**DATASET SECTION**
━━━━━━━━━━
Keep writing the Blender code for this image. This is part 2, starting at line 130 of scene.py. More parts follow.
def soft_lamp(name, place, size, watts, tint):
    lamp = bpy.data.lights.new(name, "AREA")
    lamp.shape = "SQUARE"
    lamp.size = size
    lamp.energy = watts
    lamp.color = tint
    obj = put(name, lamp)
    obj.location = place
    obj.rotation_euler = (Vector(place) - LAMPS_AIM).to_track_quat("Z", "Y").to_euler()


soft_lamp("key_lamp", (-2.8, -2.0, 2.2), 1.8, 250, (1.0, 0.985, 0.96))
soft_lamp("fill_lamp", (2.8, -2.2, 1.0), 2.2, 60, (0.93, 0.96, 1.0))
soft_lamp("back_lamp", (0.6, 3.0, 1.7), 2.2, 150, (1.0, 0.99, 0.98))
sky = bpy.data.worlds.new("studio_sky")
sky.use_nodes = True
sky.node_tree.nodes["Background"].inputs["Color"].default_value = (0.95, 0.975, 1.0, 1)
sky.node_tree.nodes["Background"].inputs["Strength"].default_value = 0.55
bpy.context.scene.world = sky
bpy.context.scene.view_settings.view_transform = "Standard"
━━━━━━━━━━
**TASK DESCRIPTION**
Can you reproduce all the material exactly?

**TASK SOLUTION**
Keep writing the Blender code for this image. This is part 2, starting at line 130 of scene.py. More parts follow.
def soft_lamp(name, place, size, watts, tint):
    lamp = bpy.data.lights.new(name, "AREA")
    lamp.shape = "SQUARE"
    lamp.size = size
    lamp.energy = watts
    lamp.color = tint
    obj = put(name, lamp)
    obj.location = place
    obj.rotation_euler = (Vector(place) - LAMPS_AIM).to_track_quat("Z", "Y").to_euler()


soft_lamp("key_lamp", (-2.8, -2.0, 2.2), 1.8, 250, (1.0, 0.985, 0.96))
soft_lamp("fill_lamp", (2.8, -2.2, 1.0), 2.2, 60, (0.93, 0.96, 1.0))
soft_lamp("back_lamp", (0.6, 3.0, 1.7), 2.2, 150, (1.0, 0.99, 0.98))
sky = bpy.data.worlds.new("studio_sky")
sky.use_nodes = True
sky.node_tree.nodes["Background"].inputs["Color"].default_value = (0.95, 0.975, 1.0, 1)
sky.node_tree.nodes["Background"].inputs["Strength"].default_value = 0.55
bpy.context.scene.world = sky
bpy.context.scene.view_settings.view_transform = "Standard"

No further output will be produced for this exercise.